Caching GraphQL Responses: Solving the N+1 Size Problem
GraphQL promised flexible data fetching. The client asks for exactly what it needs, the server assembles exactly that, and nothing more crosses the wire. This works beautifully for the client. It is a caching nightmare for the server.
In REST, the caching story is straightforward. Every endpoint returns a predictable payload shape. GET /api/products/123 always returns the same fields. The URL is the cache key. The response size is stable. CDN headers work. Redis works. Everything works because the cache key and the response shape are deterministic.
GraphQL breaks every one of these assumptions. The same endpoint -- typically POST /graphql -- serves an infinite number of query shapes. One client requests { product(id: 123) { name, price } } and gets back 200 bytes. Another client requests the same product with images, reviews, related items, seller details, and inventory across five warehouses, and gets back 85 KB. Same endpoint. Same product ID. Entirely different cache entries. Traditional URL-based caching has no mechanism to distinguish them because the URL is identical for every request.
This is the N+1 size problem: not the classic N+1 query problem that DataLoader solves, but the fact that N different query shapes against the same data produce N different response sizes, and each one needs its own cache entry with its own size-dependent latency profile.
Why Existing Solutions Do Not Solve This
The GraphQL ecosystem has produced several caching approaches over the past decade. Each one addresses part of the problem while leaving the performance-critical part untouched.
Apollo Client-Side Cache
Apollo Client normalizes GraphQL responses into a flat entity cache in the browser. When a subsequent query requests data that overlaps with a previous query, Apollo serves it from memory without a network request. This is genuinely useful for client-side performance. It does nothing for server-side latency. If your API serves 10,000 unique clients, each one builds its own cache independently. The server still assembles and serializes the full response for every request from every client. Client-side caching optimizes the wrong layer for server performance.

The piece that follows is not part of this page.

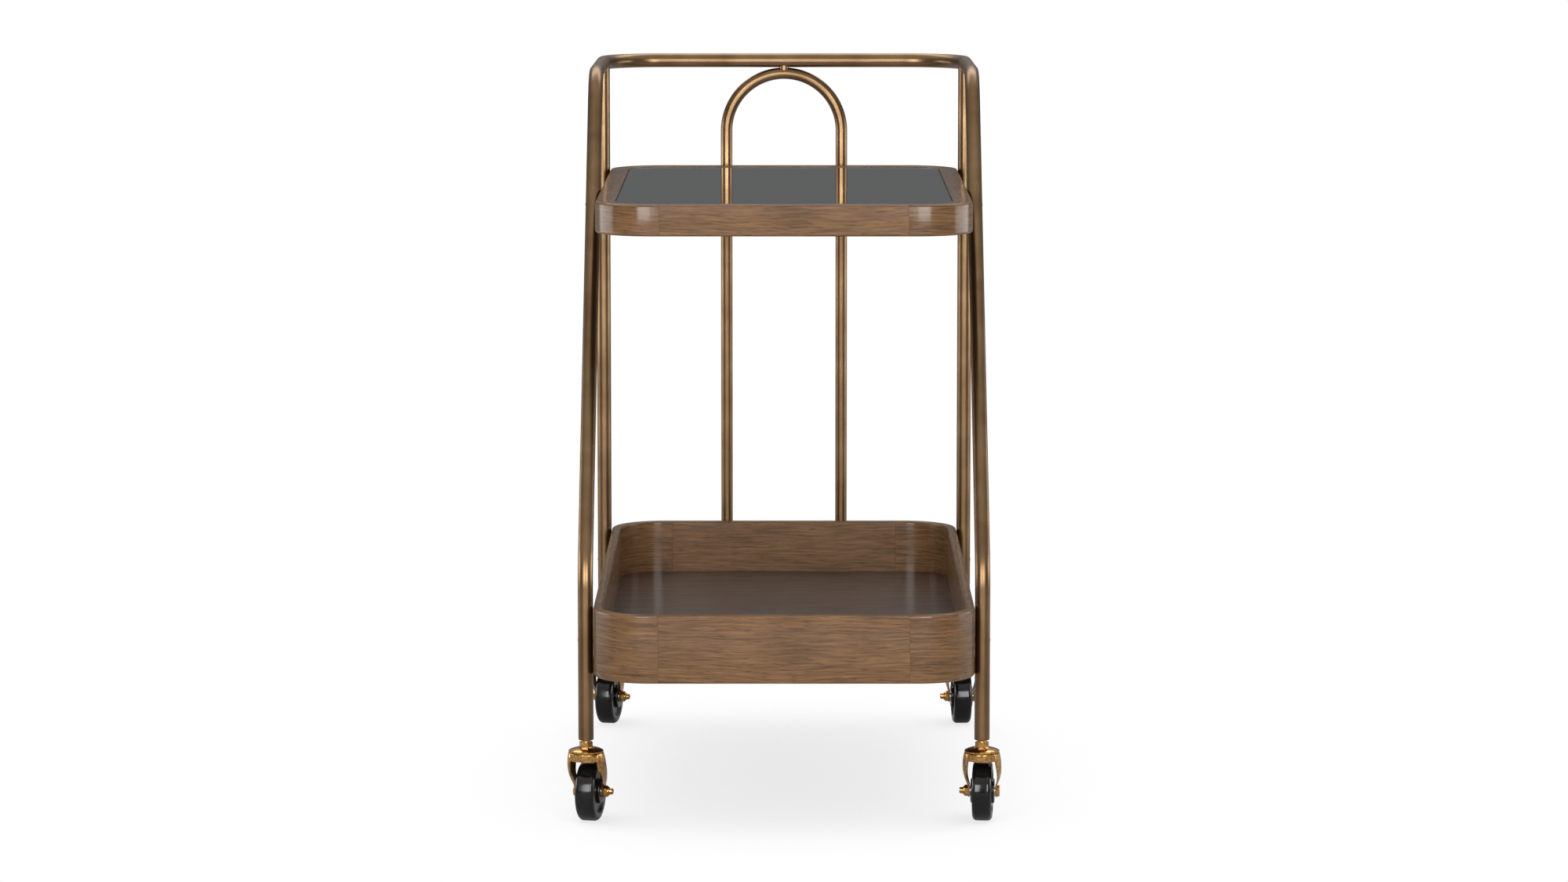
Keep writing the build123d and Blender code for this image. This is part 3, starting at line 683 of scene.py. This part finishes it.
# %% Softboxes
def softbox(name, azimuth, distance, centre_z, width, height, brightness, aim_z=0.6):
    """A rectangular light that faces the cart.

    Azimuth 0 is the camera's side, and brightness is the radiance of the light's face.
    """
    lamp = bpy.data.lights.new(name, "AREA")
    lamp.shape, lamp.size, lamp.size_y = "RECTANGLE", width, height
    lamp.energy = math.pi * brightness * width * height
    holder = bpy.data.objects.new(name, lamp)
    turn = math.radians(azimuth)
    holder.location = (distance * math.sin(turn), -distance * math.cos(turn), centre_z)
    holder.rotation_euler = (Vector((0, 0, aim_z)) - holder.location).to_track_quat("-Z", "Y").to_euler()
    holder.visible_camera = False
    bpy.context.scene.collection.objects.link(holder)
    print(name, "at", tuple(round(v, 2) for v in holder.location))


for side, turn in (("left", -1), ("right", 1)):
    softbox("front_" + side, 17 * turn, 4.0, 1.35, 1.6, 1.8, 11.0)
    softbox("side_" + side, 102 * turn, 3.0, 0.65, 2.3, 1.0, 4.2)
softbox("above", 180, 1.6, 2.6, 3.0, 1.0, 2.8)

# %% World
world = bpy.data.worlds.new("studio")
bpy.context.scene.world = world
world.use_nodes = True
tree = world.node_tree
tree.nodes.clear()
# Reflections show a sky that is brighter overhead, and the camera a white one.
direction = add(tree, "ShaderNodeTexCoord").outputs["Generated"]
up = add(tree, "ShaderNodeSeparateXYZ", {0: direction}).outputs["Z"]
lighting = add(
    tree, "ShaderNodeMapRange",
    {"Value": up, "From Min": 0.1, "From Max": 0.8, "To Min": 0.25, "To Max": 0.42},
).outputs[0]
reflected = add(
    tree, "ShaderNodeMapRange",
    {"Value": up, "From Min": 0.1, "From Max": 1.0, "To Min": 0.125, "To Max": 1.2},
).outputs[0]
ray = add(tree, "ShaderNodeLightPath").outputs
room = add(
    tree, "ShaderNodeMix", {0: ray["Is Glossy Ray"], 2: lighting, 3: reflected}, data_type="FLOAT",
).outputs[0]
strength = add(
    tree, "ShaderNodeMix", {0: ray["Is Camera Ray"], 2: room, 3: 1.0}, data_type="FLOAT",
).outputs[0]
sky = add(tree, "ShaderNodeBackground", {"Color": linear("ffffff"), "Strength": strength})
add(tree, "ShaderNodeOutputWorld", {"Surface": sky.outputs[0]})
bpy.context.scene.view_settings.view_transform = "Standard"
print("studio lit")

# %% [markdown]
# ## Camera
# The camera stands well back with a long lens, a little above the push bar, tilted down so that
# it sees into both trays.

# %% Set the camera
lens = bpy.data.cameras.new("camera")
camera_back, camera_up, tilt_down = 6.7236, 1.25495, math.radians(6.93)
lens.lens, lens.sensor_width, lens.clip_end = 118.8, 36.0, 200.0
camera = bpy.data.objects.new("camera", lens)
camera.location = (0.0, -camera_back, camera_up)
camera.rotation_euler = (math.pi / 2 - tilt_down, 0.0, 0.0)
bpy.context.scene.collection.objects.link(camera)
bpy.context.scene.camera = camera
print("camera looks from", tuple(round(v, 3) for v in camera.location))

DataLoader and Batch Loading
DataLoader solves the N+1 query problem at the database layer. When a GraphQL resolver needs to fetch 50 products, DataLoader batches those 50 individual database queries into a single SELECT ... WHERE id IN (...). This is essential and every production GraphQL server should use it. But DataLoader operates at the resolver level -- it caches and batches individual field resolutions during a single request lifecycle. It does not cache the assembled response. After DataLoader efficiently fetches all 50 products, the server still JSON-serializes the 80 KB response, sends it over the wire, and throws away all that assembled data when the request ends. The next identical query starts from scratch.
Redis Response Cache
Some teams cache the full GraphQL response in Redis. This works conceptually: hash the query, store the response. The problem is payload size. GraphQL responses are large and variable. A product listing page might produce 80 KB of JSON. A dashboard with time-series data might produce 120 KB. An admin analytics query might produce 200 KB. Redis latency scales linearly with value size above 1 KB, and these responses sit deep into the linear zone.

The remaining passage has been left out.